▶ _Aim of the task_: Extract all lines from the data beneath that include the word "rigid".

··· Records

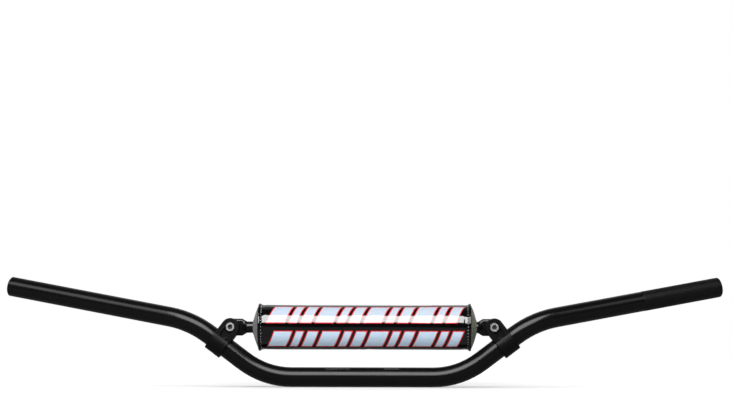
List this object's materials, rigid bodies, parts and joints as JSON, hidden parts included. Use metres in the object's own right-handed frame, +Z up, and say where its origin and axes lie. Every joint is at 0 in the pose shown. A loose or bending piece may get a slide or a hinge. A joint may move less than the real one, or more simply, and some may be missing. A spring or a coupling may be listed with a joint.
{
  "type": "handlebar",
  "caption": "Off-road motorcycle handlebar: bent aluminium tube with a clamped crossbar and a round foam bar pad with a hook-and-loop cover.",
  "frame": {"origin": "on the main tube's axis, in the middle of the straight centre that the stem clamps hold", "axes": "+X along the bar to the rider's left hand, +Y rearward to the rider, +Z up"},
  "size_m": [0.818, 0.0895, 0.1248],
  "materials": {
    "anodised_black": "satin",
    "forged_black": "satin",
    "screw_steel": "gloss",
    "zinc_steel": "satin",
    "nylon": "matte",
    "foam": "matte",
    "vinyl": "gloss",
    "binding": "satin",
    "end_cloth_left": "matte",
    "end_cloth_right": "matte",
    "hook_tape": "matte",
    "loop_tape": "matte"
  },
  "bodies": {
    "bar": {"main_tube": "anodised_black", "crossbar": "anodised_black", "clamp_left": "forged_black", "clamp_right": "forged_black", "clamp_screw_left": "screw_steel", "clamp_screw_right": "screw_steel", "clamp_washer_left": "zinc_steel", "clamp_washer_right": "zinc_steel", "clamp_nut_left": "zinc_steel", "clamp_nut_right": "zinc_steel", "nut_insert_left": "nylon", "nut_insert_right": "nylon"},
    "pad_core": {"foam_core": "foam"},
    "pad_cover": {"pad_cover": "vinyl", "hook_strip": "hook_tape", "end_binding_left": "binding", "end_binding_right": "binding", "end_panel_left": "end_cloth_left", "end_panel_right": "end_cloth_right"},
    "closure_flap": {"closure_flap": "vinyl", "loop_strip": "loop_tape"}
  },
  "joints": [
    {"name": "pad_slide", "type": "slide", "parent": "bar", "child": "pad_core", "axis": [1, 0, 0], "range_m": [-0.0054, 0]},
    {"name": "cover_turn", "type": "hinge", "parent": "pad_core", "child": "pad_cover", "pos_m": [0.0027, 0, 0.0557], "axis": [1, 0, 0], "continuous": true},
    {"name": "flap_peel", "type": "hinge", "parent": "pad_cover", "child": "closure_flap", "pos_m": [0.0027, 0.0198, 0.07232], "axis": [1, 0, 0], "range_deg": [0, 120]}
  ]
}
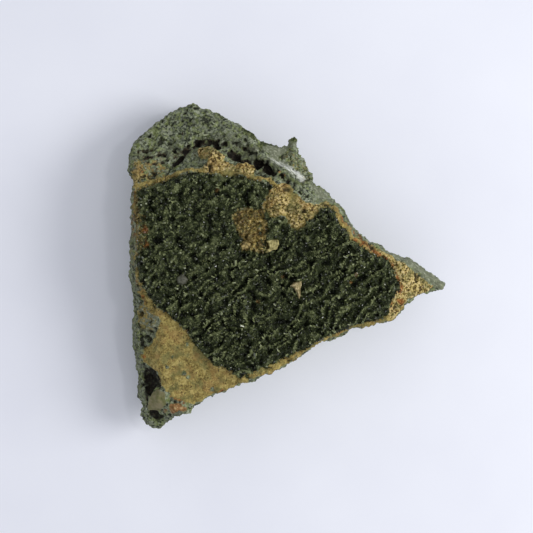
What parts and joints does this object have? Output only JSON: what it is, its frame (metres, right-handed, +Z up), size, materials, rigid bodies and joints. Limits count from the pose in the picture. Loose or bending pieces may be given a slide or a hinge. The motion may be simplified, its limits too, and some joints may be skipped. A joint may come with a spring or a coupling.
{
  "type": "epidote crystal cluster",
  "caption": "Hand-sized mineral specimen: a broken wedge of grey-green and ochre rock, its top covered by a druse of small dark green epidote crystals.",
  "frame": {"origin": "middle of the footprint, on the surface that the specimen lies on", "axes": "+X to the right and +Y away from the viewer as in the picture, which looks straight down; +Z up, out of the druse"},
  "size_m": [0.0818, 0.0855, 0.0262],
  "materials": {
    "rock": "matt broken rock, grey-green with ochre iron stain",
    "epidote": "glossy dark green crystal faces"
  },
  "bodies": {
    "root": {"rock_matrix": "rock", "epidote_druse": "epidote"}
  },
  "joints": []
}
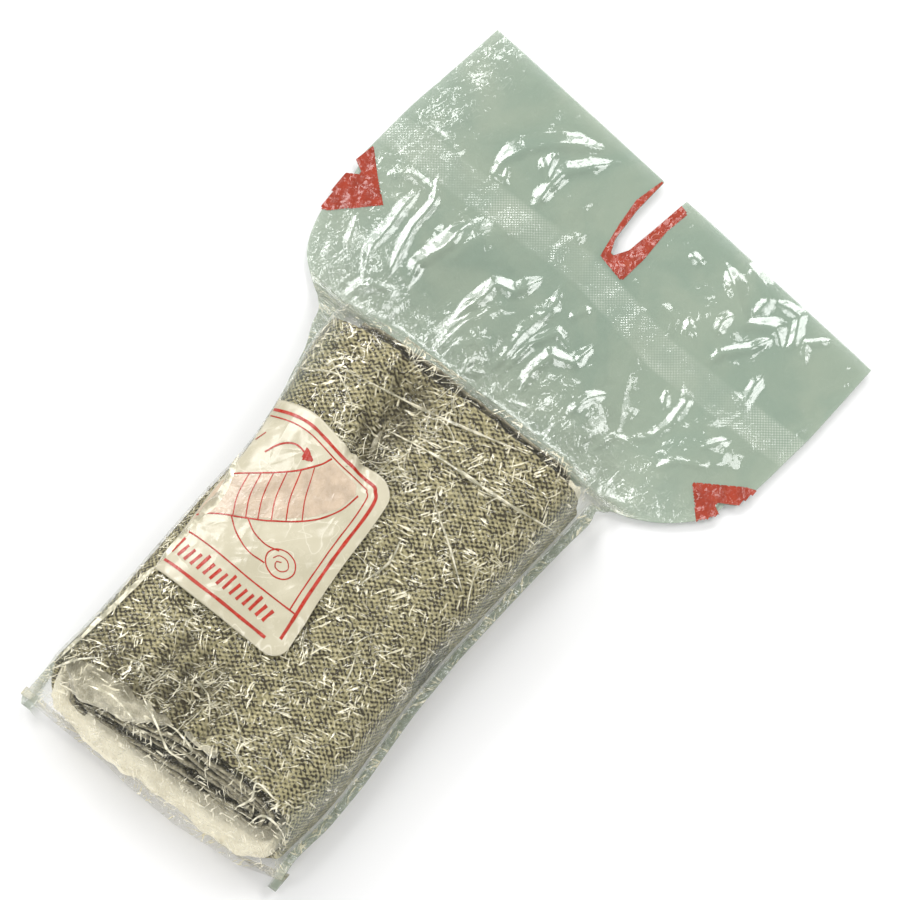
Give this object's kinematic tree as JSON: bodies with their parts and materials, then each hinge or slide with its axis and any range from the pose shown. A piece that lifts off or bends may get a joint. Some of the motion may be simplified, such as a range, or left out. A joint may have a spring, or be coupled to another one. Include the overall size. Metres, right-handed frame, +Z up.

······

▶ _Finished answer_:
List this object's materials, rigid bodies, parts and joints as JSON, hidden parts included. Use metres in the object's own right-handed frame, +Z up, and say where its origin and axes lie. Every joint is at 0 in the pose shown. A loose or bending piece may get a slide or a hinge. A joint may move less than the real one, or more simply, and some may be missing. A spring or a coupling may be listed with a joint.
What parts and joints does this object have? Output only JSON: what it is, its frame (metres, right-handed, +Z up), size, materials, rigid bodies and joints. Limits count from the pose in the picture. Loose or bending pieces may be given a slide or a hinge. The motion may be simplified, its limits too, and some joints may be skipped. A joint may come with a spring or a coupling.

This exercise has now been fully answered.